VIII. Toward Gradient-Centric Governance
Principles:
- Gradient Sovereignty: Attach governance to gradient control, not legal ownership
- Firewalling: Prevent public gradients from tuning privileged systems
- Asymmetric Obligations: Enforce higher τ for actors with higher gradient power
- Transparency of Flow: Audit where gradients propagate, not just outputs
IX. Formal Appendix: Gradient Metrics and τ Dynamics
A.1 Gradient Function
Let q_i = query from subject i, G(q_i) its gradient:
G(q_i) = ∂L/∂θ | q_i
Where L is the loss function and θ are system parameters.
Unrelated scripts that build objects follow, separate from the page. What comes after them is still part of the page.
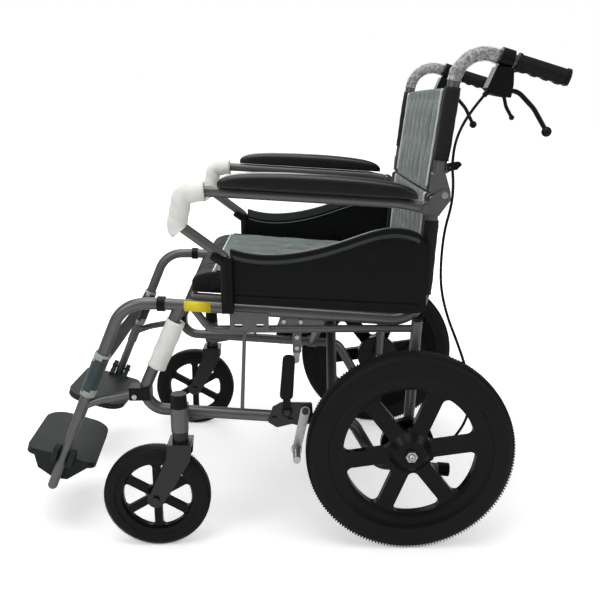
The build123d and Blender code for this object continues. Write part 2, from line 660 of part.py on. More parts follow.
panel_top = [(y, seat_rail_height + rise) for y, rise in
             ((arm_knee[0] + 6, 119), (36, 110), (135, 134), (207, 154), (262, 144))]
panel_low = [(y, z - panel_band) for y, z in panel_top]
panel_back = 277.0
panel_rear_low = (panel_back, seat_rail_height + 3)
panel_front_low = (arm_knee[0] + 6, seat_rail_height + 20)
with BuildPart() as side_panel:
    with BuildSketch(Plane.YZ.offset(panel_face)) as panel:
        with BuildLine():
            Spline(*panel_top)
            Polyline(panel_top[-1], (panel_back - 2, panel_top[-1][1] - 18), panel_rear_low,
                     (panel_back - 30, panel_rear_low[1] - 3), panel_front_low, panel_top[0])
        make_face()
        fillet(panel.vertices().sort_by(Axis.X)[-1], 9)
    extrude(panel.sketch, amount=panel_thick)
    with BuildSketch(Plane.YZ.offset(panel_face)) as band:
        with BuildLine():
            Spline(*panel_top)
            Line(panel_top[-1], panel_low[-1])
            Spline(*panel_low[::-1])
            Line(panel_low[0], panel_top[0])
        make_face()
    extrude(band.sketch, amount=panel_thick + panel_relief)
    side_plate([(panel_front_low[0] + 8, panel_front_low[1] + 8), (panel_front_low[0] + 8, panel_front_low[1] + 15),
                (panel_back - 12, panel_rear_low[1] + 14), (panel_back - 16, panel_rear_low[1] + 7)],
               panel_face + 1, panel_face + panel_thick + 3)
    sleeve_top = Vector(arm_x, arm_knee[0], arm_knee[1] + 4)
    tube_along([sleeve_top, Vector(arm_x, arm_knee[0], arm_foot)], [], arm_tube + 5)
    tube_along(arm_route, arm_bends, arm_tube, mode=Mode.SUBTRACT)
left_side["side_panel"] = side_panel

# Upper back cane with its push handle and the tongue of the folding hinge
upper_rise = tan(radians(upper_cane_lean))
fall = tan(radians(handle_fall))


def upper_cane_y(z):
    """The upper back cane's centre at a height."""
    return upper_cane_foot[0] + (z - upper_cane_foot[1]) * upper_rise


handle_low = handle_corner - (handle_end - upper_cane_y(handle_corner)) * fall
handle_route = [on_frame(*upper_cane_foot), on_frame(upper_cane_y(handle_corner), handle_corner),
                on_frame(handle_end, handle_low)]
handle_line = Vector(0, cos(radians(handle_fall)), -sin(radians(handle_fall)))


def on_handle(y):
    """A point of the push handle's centre line."""
    return on_frame(y, handle_corner - (y - upper_cane_y(handle_corner)) * fall)


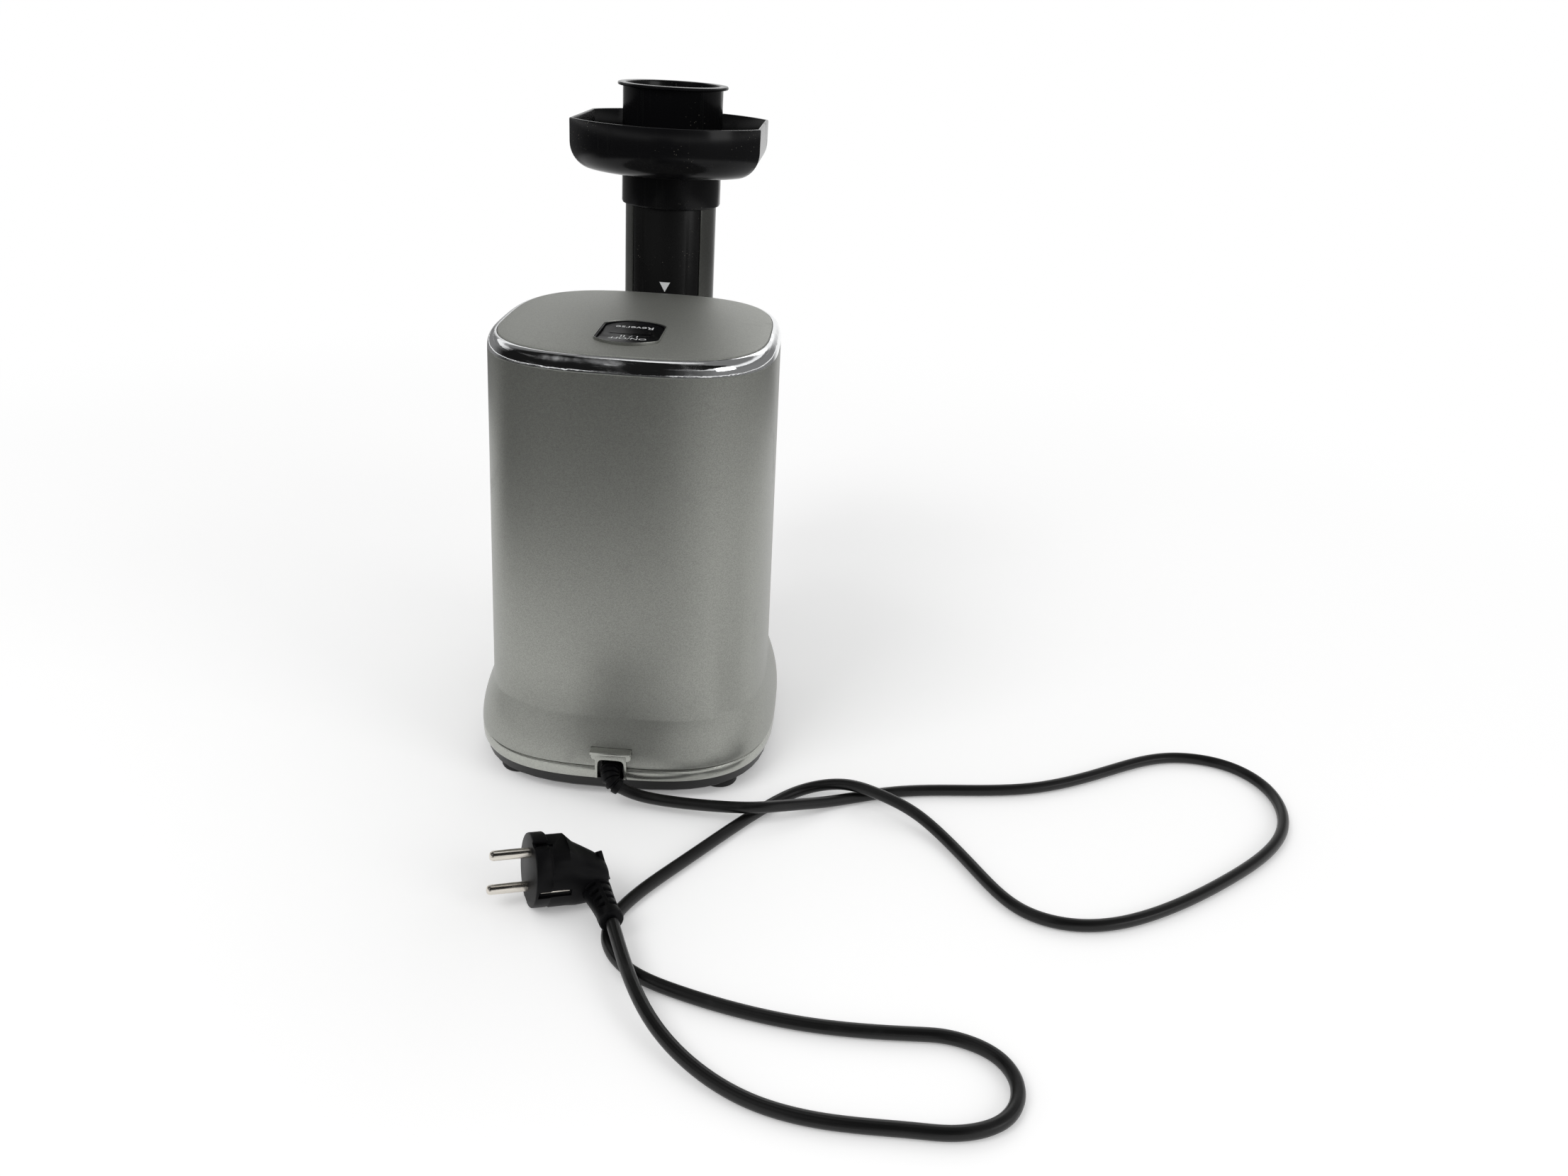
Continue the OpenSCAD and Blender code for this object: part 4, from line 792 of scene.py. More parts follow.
class JUICER_OT_top(bpy.types.Operator):
    """Chrome trim ring and the crowned top panel"""

    bl_idname = "juicer.top"
    bl_label = "Trim and panel"

    depth = 5  # how far the trim's rebate and the panel's rim reach down
    crown_steps = 15

    def execute(self, context):
        h = setting("housing")
        top = h.trim_z + h.trim_h
        self.trim(h, top)
        self.panel(h, top)
        return {"FINISHED"}

    def trim(self, h, top):
        rings = [(top_plan(0.5), h.trim_z), (top_plan(0.12), h.trim_z + 0.2)]
        for step in range(13):
            turn = math.pi / 2 * (0.02 + 0.9 * step / 12)
            inset = h.trim_in * (1 - math.cos(turn))
            rings.append((top_plan(inset), h.trim_z + h.trim_h * math.sin(turn)))
        rings += [
            (top_plan(h.trim_in + inset), z)
            for inset, z in (
                (0, top - 0.02), (0.35, top), (0.5, top - 0.15), (0.5, top - self.depth),
                (2.8, top - self.depth), (2.8, h.trim_z),
            )
        ]
        trim = stacked("chrome_trim_look", rings, HOUSE_SIDES, True, HOUSE)
        finish(trim, "chrome", "base", "chrome_trim", angle=30)

    def panel(self, h, top):
        rim, edge = top + 0.6, h.trim_in + 0.6
        rings = [
            (top_plan(edge + inset), z)
            for inset, z in (
                (0, top - self.depth), (0, rim - 0.9), (0.12, rim - 0.45), (0.4, rim - 0.12),
                (1.0, rim),
            )
        ]
        for step in range(1, self.crown_steps):
            done = step / self.crown_steps
            left = 1 - done
            reach = [(r - edge - 1) * left for r in reaches("top")]
            rings.append((squared(*reach, 3.0 - done), rim + h.crown * (1 - left * left)))
        panel = stacked("top_panel_look", rings, HOUSE_SIDES, at=HOUSE)
        outline = bezel_outline(1.0)
        hole = [(outline, top - 8), (outline, top + 8)]
        cut(panel, stacked("hole", hole, SWITCH_SIDES, at=(0, HOUSE[1] - h.bezel_back)))
        finish(panel, "panel", "base", "top_panel", angle=24)


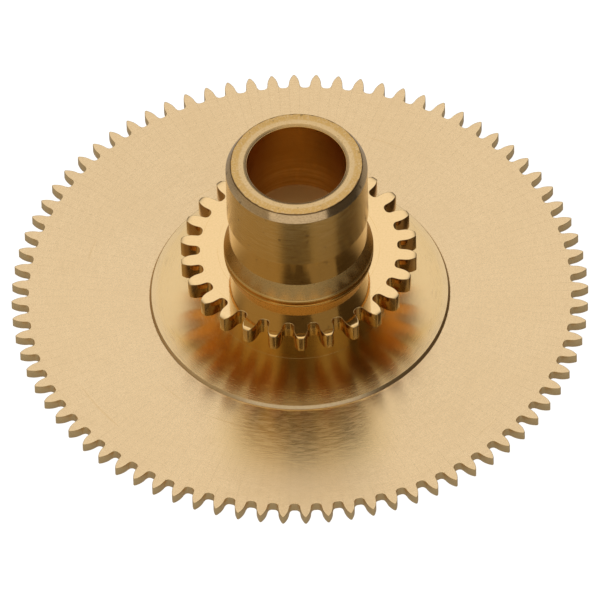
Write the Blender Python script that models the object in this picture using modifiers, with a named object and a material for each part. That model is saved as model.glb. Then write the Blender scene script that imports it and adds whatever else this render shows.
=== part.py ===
"""Stepped brass gear: a thin eighty tooth wheel riveted on a flanged hub that carries a small
pinion and a flared sleeve with a blind bore. Metres, +Z up along the gear axis, the wheel's
underside at Z 0."""

import math

import bmesh
import bpy

MM = 0.001
NAME = "stepped_gear"

# Wheel plate
WHEEL_TEETH = 80
WHEEL_TIP_R = 20.45 * MM
WHEEL_TOOTH_DEPTH = 1.21 * MM
WHEEL_TOOTH_HALF = 0.385 * MM
WHEEL_TIP_HALF = 0.05 * MM
WHEEL_OGIVE = 0.93 * MM
WHEEL_ROOT_R = 0.28 * MM
WHEEL_THICK = 0.75 * MM

# Flanged hub
FLANGE_R = 10.66 * MM
FLANGE_EDGE = 0.17 * MM
FLANGE_TOP = 1.02 * MM
COLLAR_R = 6.20 * MM
COLLAR_FILLET = 0.20 * MM
COLLAR_TOP = 4.39 * MM

# Pinion
PINION_TEETH = 26
PINION_TIP_R = 8.38 * MM
PINION_TOOTH_DEPTH = 1.39 * MM
PINION_TOOTH_HALF = 0.49 * MM
PINION_TIP_HALF = 0.07 * MM
PINION_OGIVE = 0.75 * MM
PINION_ROOT_R = 0.33 * MM
PINION_BOTTOM = 4.41 * MM
PINION_TOP = 5.85 * MM

# Sleeve
SPIGOT_R = 3.00 * MM
FLARE_R = 5.30 * MM
FLARE_LAND = 0.45 * MM
NECK_R = 4.88 * MM
NECK_BOTTOM = 7.52 * MM
NECK_TOP = 9.85 * MM
SLEEVE_R = 5.00 * MM
SLEEVE_TOP = 14.95 * MM
RIM_CHAMFER_H = 0.60 * MM
RIM_OUTER_R = 4.64 * MM
RIM_INNER_R = 3.74 * MM
BORE_R = 3.50 * MM
BORE_LIP = 0.10 * MM
BORE_FLOOR = 8.50 * MM

# Clearances between the pieces, and facet counts
FIT = 0.02 * MM
TURN_STEPS = 96
FRONT = -math.pi / 2


def clear_scene():
    for ob in list(bpy.data.objects):
        bpy.data.objects.remove(ob, do_unlink=True)


def new_collection(name):
    col = bpy.data.collections.new(name)
    bpy.context.scene.collection.children.link(col)
    return col


def brass(name, colour, roughness):
    mat = bpy.data.materials.new(name)
    mat.use_nodes = True
    shader = mat.node_tree.nodes["Principled BSDF"]
    shader.inputs["Base Color"].default_value = (*colour, 1.0)
    shader.inputs["Metallic"].default_value = 1.0
    shader.inputs["Roughness"].default_value = roughness
    mat.diffuse_color = (*colour, 1.0)
    return mat


def make_mesh(source, name, col, mat):
    """Turns an object with modifiers, or a curve, into one plain mesh object."""
    graph = bpy.context.evaluated_depsgraph_get()
    mesh = bpy.data.meshes.new_from_object(source.evaluated_get(graph))
    bpy.data.objects.remove(source, do_unlink=True)
    bm = bmesh.new()
    bm.from_mesh(mesh)
    bmesh.ops.remove_doubles(bm, verts=bm.verts, dist=0.000002)
    bmesh.ops.recalc_face_normals(bm, faces=bm.faces)
    bm.to_mesh(mesh)
    bm.free()
    mesh.name = name
    mesh.materials.clear()
    mesh.materials.append(mat)
    mesh.shade_smooth()
    mesh.set_sharp_from_angle(angle=math.radians(30))
    ob = bpy.data.objects.new(name, mesh)
    col.objects.link(ob)
    return ob


def turned(name, profile, col, mat):
    """A solid of revolution from (radius, height) points that run down its outer side."""
    mesh = bpy.data.meshes.new(name + "_profile")
    verts = [(r, 0.0, z) for r, z in profile]
    mesh.from_pydata(verts, [(i, i + 1) for i in range(len(verts) - 1)], [])
    ob = bpy.data.objects.new(name + "_profile", mesh)
    col.objects.link(ob)
    screw = ob.modifiers.new("turn", "SCREW")
    screw.axis = "Z"
    screw.steps = TURN_STEPS
    screw.render_steps = TURN_STEPS
    screw.use_merge_vertices = True
    screw.merge_threshold = 0.000002
    return make_mesh(ob, name, col, mat)


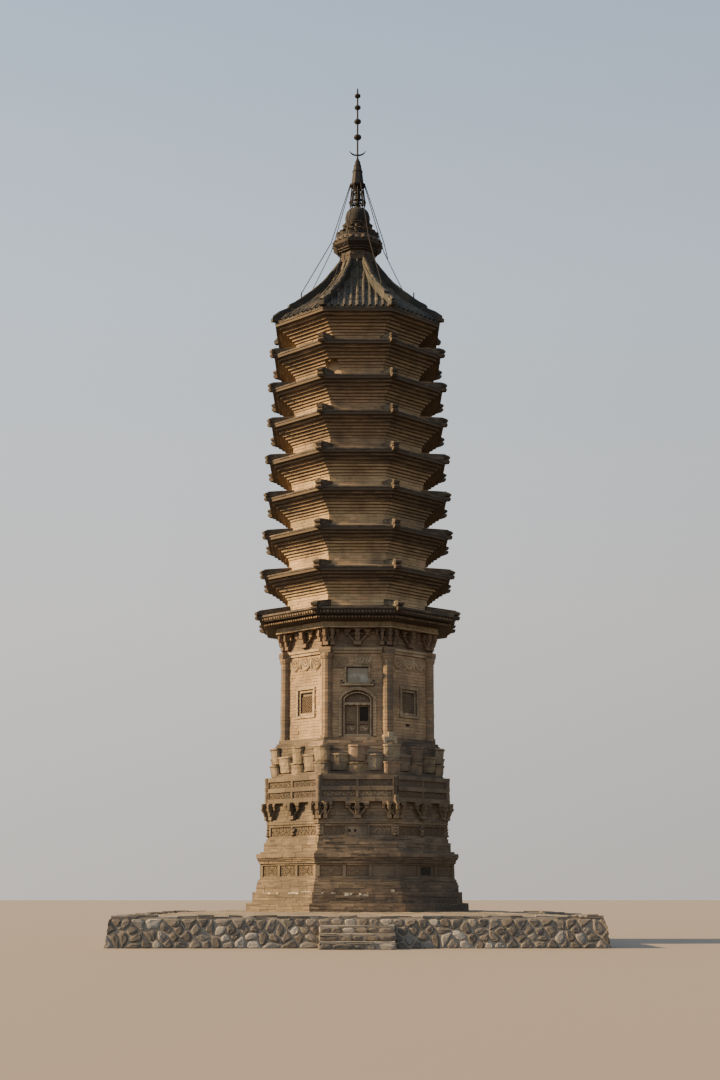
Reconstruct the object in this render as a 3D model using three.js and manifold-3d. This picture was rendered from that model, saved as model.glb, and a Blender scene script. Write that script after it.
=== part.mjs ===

A.2 Gradient Asymmetry Index (GAI)
GAI_i = A(G(q_i)) / (E(G(q_i)) + ε)
- A(G) = system absorption
- E(G) = subject exposure to system
- GAI ≫ 1: subject governs
- GAI ≈ 1: mutual shaping
- GAI ≪ 1: subject governed
A.3 Manhattan τ
τ = Σ |x_k^priv - x_k^pub|
τ collapse: dτ/dt < 0, τ preservation: dτ/dt ≥ 0
A.4 Gradient Firewall
∂s/∂G(q_p) = 0
Ensures no backpropagation of public gradients.
A.5 ASS Condition
System is in Asymmetry Shadow Singularity if:
- ∃ i,j : GAI_i ≫ GAI_j
- τ unmeasured or undisclosed
- Gradient routing infrastructure dominates
- Regulators lack federated gradient visibility
X. Conclusion: Architecture Decides Destiny
The ASS shows governance fails structurally before it fails visibly. Subjects are now gradient positions, not legal entities. Power flows where observation cannot follow.